### The task
Answer with nothing but a number: how many lines include the word "parts"?

* begin Given information *

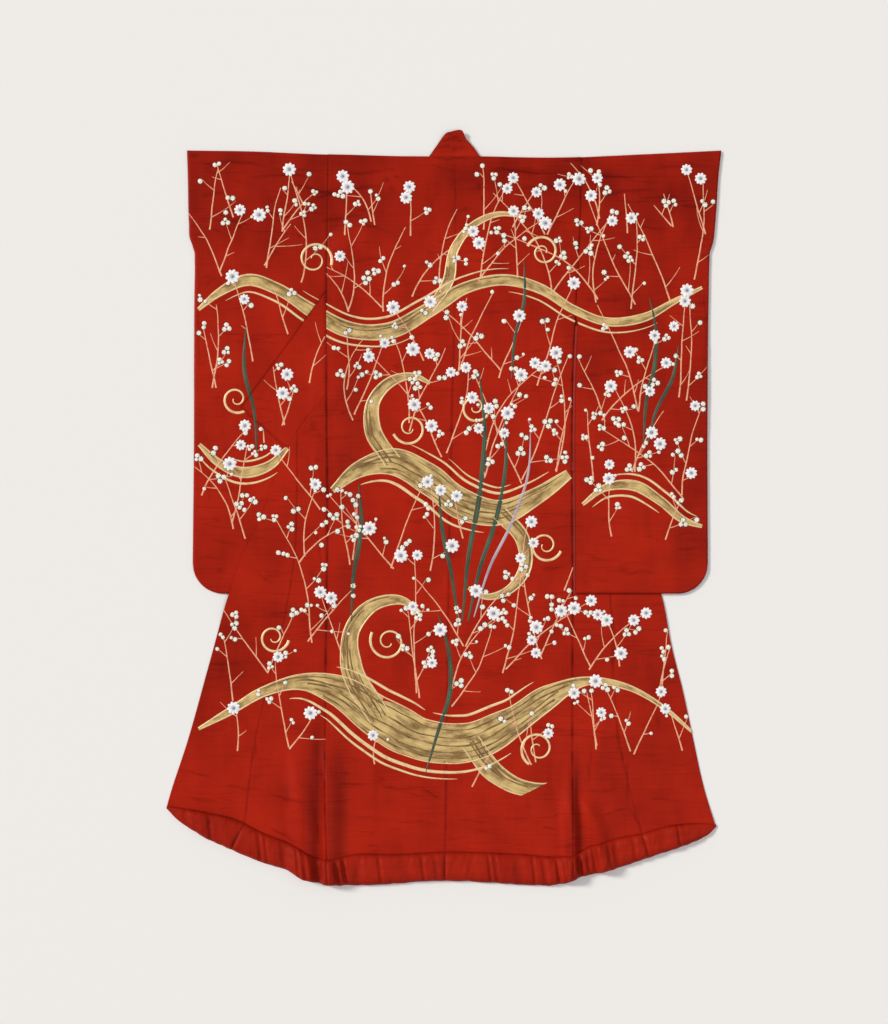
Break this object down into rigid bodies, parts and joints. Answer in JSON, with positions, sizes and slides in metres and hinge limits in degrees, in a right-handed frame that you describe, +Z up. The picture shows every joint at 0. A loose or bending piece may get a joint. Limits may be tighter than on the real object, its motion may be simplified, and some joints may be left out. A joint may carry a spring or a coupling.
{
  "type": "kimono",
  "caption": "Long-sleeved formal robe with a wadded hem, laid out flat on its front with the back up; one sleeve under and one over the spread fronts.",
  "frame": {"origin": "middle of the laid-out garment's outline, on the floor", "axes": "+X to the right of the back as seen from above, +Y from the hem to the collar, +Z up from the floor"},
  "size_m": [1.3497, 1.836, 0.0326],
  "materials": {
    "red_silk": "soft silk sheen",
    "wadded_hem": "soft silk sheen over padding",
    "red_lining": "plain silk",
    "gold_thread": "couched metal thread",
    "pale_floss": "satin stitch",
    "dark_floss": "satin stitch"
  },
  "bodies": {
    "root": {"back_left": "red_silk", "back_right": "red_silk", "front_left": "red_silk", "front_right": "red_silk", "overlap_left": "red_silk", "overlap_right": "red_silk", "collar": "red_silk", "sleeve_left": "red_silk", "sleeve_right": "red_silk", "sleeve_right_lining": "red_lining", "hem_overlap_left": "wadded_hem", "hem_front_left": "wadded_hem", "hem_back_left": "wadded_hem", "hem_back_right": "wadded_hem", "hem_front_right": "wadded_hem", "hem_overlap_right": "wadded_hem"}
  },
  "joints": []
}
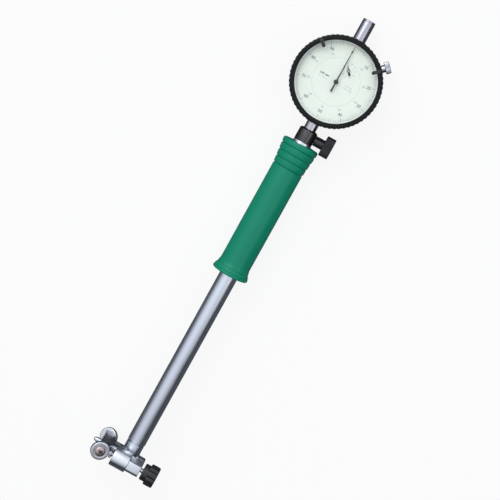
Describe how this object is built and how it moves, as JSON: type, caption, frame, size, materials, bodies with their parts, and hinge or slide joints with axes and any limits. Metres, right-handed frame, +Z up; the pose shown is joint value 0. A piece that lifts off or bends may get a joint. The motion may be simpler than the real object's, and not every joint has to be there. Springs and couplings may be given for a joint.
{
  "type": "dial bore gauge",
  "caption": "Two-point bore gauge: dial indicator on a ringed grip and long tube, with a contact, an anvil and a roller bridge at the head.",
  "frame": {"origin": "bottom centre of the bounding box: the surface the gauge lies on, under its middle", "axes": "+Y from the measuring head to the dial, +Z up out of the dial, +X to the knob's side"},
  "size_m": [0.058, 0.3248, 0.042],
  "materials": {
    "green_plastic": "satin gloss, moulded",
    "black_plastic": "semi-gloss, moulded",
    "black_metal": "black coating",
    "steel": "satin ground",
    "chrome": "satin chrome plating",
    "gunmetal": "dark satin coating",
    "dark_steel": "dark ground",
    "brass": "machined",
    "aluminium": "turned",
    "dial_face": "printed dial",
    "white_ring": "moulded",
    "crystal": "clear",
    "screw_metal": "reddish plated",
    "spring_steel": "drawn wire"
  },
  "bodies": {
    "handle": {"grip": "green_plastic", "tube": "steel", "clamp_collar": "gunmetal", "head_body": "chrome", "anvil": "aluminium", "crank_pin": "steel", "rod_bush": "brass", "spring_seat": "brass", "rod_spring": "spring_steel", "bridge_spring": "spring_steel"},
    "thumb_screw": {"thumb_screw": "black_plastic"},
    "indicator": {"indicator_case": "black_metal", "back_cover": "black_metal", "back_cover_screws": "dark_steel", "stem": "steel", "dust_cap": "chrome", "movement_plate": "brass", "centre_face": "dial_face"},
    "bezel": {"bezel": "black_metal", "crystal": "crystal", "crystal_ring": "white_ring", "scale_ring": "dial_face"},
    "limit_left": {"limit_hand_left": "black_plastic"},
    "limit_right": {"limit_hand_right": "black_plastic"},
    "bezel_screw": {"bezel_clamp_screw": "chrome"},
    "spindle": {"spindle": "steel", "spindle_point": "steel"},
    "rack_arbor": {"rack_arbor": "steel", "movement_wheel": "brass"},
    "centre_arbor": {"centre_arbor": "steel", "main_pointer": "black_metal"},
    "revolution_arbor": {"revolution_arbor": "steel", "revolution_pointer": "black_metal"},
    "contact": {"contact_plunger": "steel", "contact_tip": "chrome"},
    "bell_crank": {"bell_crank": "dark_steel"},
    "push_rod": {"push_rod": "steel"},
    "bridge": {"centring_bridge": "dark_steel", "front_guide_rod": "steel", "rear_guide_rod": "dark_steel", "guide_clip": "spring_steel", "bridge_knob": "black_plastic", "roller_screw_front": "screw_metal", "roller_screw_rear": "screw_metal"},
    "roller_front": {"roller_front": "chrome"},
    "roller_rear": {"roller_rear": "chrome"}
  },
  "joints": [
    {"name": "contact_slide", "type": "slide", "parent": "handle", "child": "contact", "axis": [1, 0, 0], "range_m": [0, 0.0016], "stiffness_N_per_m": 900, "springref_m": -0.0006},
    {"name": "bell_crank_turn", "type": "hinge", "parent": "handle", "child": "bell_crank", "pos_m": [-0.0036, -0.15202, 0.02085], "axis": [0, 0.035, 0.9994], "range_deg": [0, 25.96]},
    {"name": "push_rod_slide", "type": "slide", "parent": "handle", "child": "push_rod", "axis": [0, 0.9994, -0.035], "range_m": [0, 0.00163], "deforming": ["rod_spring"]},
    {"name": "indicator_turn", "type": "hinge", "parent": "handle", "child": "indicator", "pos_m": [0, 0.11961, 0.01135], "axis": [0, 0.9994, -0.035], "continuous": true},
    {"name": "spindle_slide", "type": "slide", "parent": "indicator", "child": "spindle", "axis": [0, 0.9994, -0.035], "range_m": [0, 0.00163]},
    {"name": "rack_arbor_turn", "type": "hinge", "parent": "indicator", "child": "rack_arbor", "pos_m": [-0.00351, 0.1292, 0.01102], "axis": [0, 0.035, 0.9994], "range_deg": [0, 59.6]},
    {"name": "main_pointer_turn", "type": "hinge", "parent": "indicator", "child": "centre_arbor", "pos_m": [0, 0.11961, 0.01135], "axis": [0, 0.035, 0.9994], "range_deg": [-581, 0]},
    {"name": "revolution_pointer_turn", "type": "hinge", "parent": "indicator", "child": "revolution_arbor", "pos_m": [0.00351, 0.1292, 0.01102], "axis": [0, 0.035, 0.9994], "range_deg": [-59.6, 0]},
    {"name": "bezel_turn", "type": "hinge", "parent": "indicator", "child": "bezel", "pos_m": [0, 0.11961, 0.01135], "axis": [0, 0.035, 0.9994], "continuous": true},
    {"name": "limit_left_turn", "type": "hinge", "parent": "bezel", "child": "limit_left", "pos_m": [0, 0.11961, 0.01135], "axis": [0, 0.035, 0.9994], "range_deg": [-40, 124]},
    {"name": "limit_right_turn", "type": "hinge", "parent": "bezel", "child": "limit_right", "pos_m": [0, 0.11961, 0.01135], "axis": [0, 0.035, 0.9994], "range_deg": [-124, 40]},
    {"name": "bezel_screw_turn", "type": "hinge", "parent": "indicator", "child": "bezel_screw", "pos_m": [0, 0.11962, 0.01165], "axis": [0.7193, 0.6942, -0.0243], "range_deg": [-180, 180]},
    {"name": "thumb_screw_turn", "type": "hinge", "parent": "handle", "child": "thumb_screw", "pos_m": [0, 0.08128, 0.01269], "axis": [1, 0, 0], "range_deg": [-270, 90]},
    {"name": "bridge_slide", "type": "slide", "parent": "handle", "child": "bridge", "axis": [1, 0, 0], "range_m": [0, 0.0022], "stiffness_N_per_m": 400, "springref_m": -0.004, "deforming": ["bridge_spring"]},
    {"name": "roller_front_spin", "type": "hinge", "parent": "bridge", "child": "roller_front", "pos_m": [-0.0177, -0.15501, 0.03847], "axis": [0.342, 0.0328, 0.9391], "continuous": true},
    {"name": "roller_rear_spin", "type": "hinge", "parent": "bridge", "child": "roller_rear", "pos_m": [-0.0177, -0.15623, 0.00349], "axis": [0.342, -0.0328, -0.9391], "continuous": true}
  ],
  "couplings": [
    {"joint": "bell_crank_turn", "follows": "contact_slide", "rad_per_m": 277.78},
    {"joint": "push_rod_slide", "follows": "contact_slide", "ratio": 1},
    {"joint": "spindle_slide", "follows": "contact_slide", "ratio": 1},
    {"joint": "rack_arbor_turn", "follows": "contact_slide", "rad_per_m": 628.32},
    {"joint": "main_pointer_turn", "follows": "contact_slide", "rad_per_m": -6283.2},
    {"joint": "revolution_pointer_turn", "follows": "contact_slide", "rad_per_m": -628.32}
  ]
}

* end Given information *

### Full output
2